Fanny realized then the incredible blessing of her upbringing at Mansfield Park, which was in fact her true home.  But how was it that Fanny grew to be a woman of principle and virtue, and her cousin Maria--raised in the same household--not?  

Fanny's upbringing was one that included hardship and discipline at a very early age.  She never knew the doting and praise Maria constantly received from their Aunt Norris.  Both girls learned the order and decorum Mansfield Park taught, but it was Fanny who learned virtue through her suffering.  

Too late did Sir Thomas perceive his error when he realized the daughter he always yearned for was actualized in Fanny, not Maria.  Their aunt, Mrs. Norris, encouraged his daughter's vanity and indulgence; he himself, stern and distant to counteract this behavior, never acquainted himself with her real nature.

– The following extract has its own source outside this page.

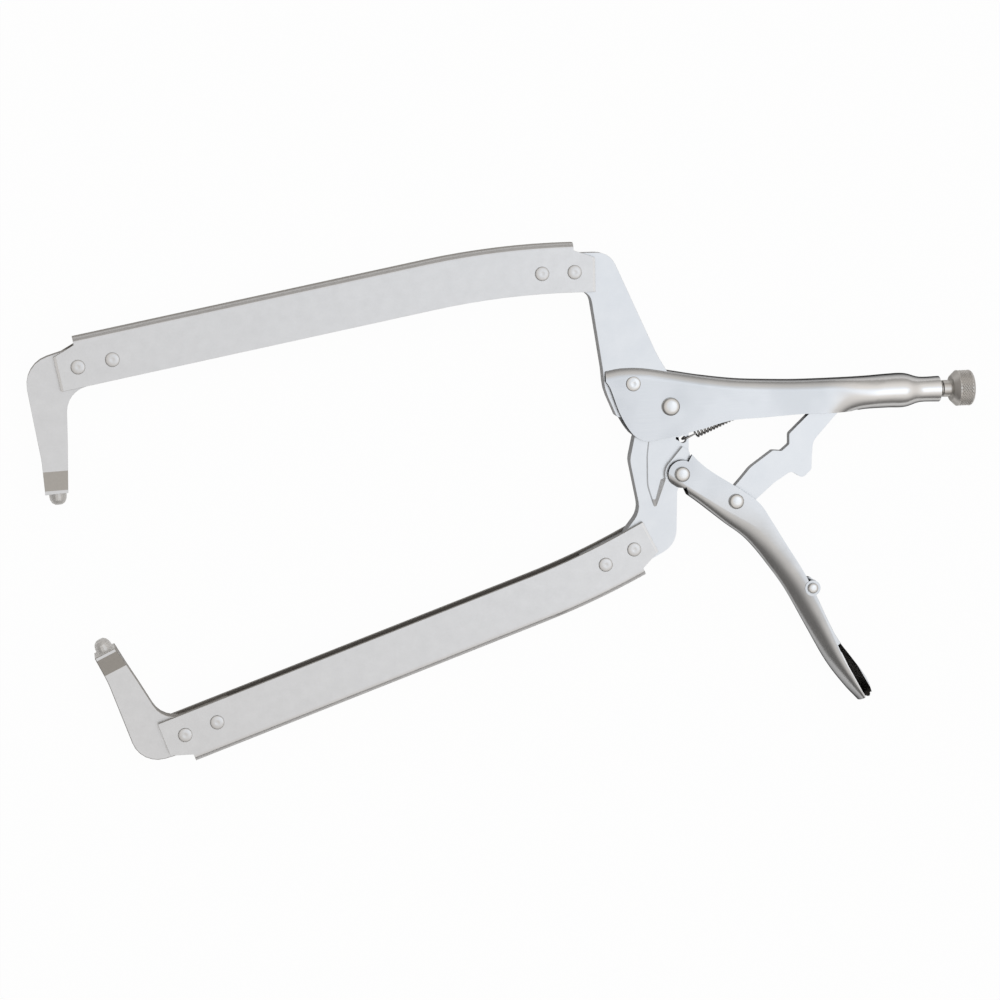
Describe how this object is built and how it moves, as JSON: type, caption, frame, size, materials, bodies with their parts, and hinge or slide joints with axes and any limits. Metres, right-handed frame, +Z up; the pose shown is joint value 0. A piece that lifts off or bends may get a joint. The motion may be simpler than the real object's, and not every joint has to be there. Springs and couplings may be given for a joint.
{
  "type": "locking C clamp",
  "caption": "Long-reach locking C clamp with channel arms, rounded jaw tips, lever handle and adjusting screw, lying open on its side.",
  "frame": {"origin": "middle of the overall extents in plan, on the surface the clamp lies on", "axes": "+X along the adjusting screw towards its knob, +Y from the lower arm towards the upper arm, +Z up, across the tool"},
  "size_m": [0.5288, 0.2796, 0.0202],
  "materials": {
    "plated_steel": "matt bright nickel plating",
    "polished_sheet": "satin polished nickel plating",
    "turned_steel": "turned and knurled, plated",
    "spring_wire": "plain spring wire"
  },
  "bodies": {
    "upper_handle": {"upper_handle_shell": "polished_sheet", "upper_jaw": "plated_steel", "upper_arm_channel": "plated_steel", "upper_jaw_tip": "plated_steel", "jaw_pivot_rivet": "plated_steel", "nose_rivet": "plated_steel", "upper_arm_rivet_1": "plated_steel", "upper_arm_rivet_2": "plated_steel", "upper_arm_rivet_3": "plated_steel", "upper_arm_rivet_4": "plated_steel", "return_spring": "spring_wire"},
    "lower_jaw": {"lower_jaw": "plated_steel", "lower_arm_channel": "plated_steel", "lower_jaw_tip": "plated_steel", "lower_arm_rivet_1": "plated_steel", "lower_arm_rivet_2": "plated_steel", "lower_arm_rivet_3": "plated_steel", "lower_arm_rivet_4": "plated_steel"},
    "lower_handle": {"lower_handle_shell": "polished_sheet", "handle_pivot_rivet": "plated_steel", "link_pivot_rivet": "plated_steel", "release_pivot_rivet": "plated_steel"},
    "toggle_link": {"toggle_link": "plated_steel"},
    "release_lever": {"release_lever": "polished_sheet"},
    "adjusting_screw": {"adjusting_screw": "turned_steel"}
  },
  "joints": [
    {"name": "jaw_pivot", "type": "hinge", "parent": "upper_handle", "child": "lower_jaw", "pos_m": [0.08838, 0.0472, 0.0101], "axis": [0, 0, -1], "range_deg": [0, 12.6], "stiffness_Nm_per_rad": 0.5, "springref_deg": -20.05, "deforming": ["return_spring"]},
    {"name": "handle_pivot", "type": "hinge", "parent": "lower_jaw", "child": "lower_handle", "pos_m": [0.09458, 0.0089, 0.0101], "axis": [0, 0, 1], "range_deg": [0, 64.61]},
    {"name": "link_pivot", "type": "hinge", "parent": "lower_handle", "child": "toggle_link", "pos_m": [0.1254, -0.0077, 0.0101], "axis": [0, 0, -1], "range_deg": [0, 74.99]},
    {"name": "release_lever_pivot", "type": "hinge", "parent": "lower_handle", "child": "release_lever", "pos_m": [0.16928, -0.05903, 0.0101], "axis": [0, 0, -1], "range_deg": [0, 2.3]},
    {"name": "screw_travel", "type": "slide", "parent": "upper_handle", "child": "adjusting_screw", "axis": [1, 0, 0], "range_m": [0, 0.035]}
  ],
  "couplings": [
    {"joint": "handle_pivot", "follows": "jaw_pivot", "ratio": 5.112},
    {"joint": "link_pivot", "follows": "jaw_pivot", "ratio": 5.936}
  ]
}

Here had been grievous mismanagement; but bad as it was, he gradually grew to feel that it had not been the most direful mistake in his plan of education.  Something must have been wanting within, or time would have worn away much of its ill effect.  He feared that principle, active principle, had been wanting, that they had never been properly taught to govern their inclinations and tempers, by that sense of duty which can alone suffice.  They had been instructed theoretically in their religion, but never required to bring it into daily practice.  To be distinguished for elegance and accomplishments--the authorised object of their youth--could have had no useful influence that way, no moral effect on the mind.  He had meant them to be good, but his cares had been directed to the understanding and manners, not the disposition; and of the necessity of self-denial and humility, he feared they had never heard from any lips that could profit them. 


As my husband and I raise our children, we hope to make them well-educated and well-mannered.  But even more important is to form them as children of principle.

I would be happy if my Mary is as charming and witty as Elizabeth Bennett.  But I would be even happier if she is as virtuous and steadfast in principle as Fanny Price.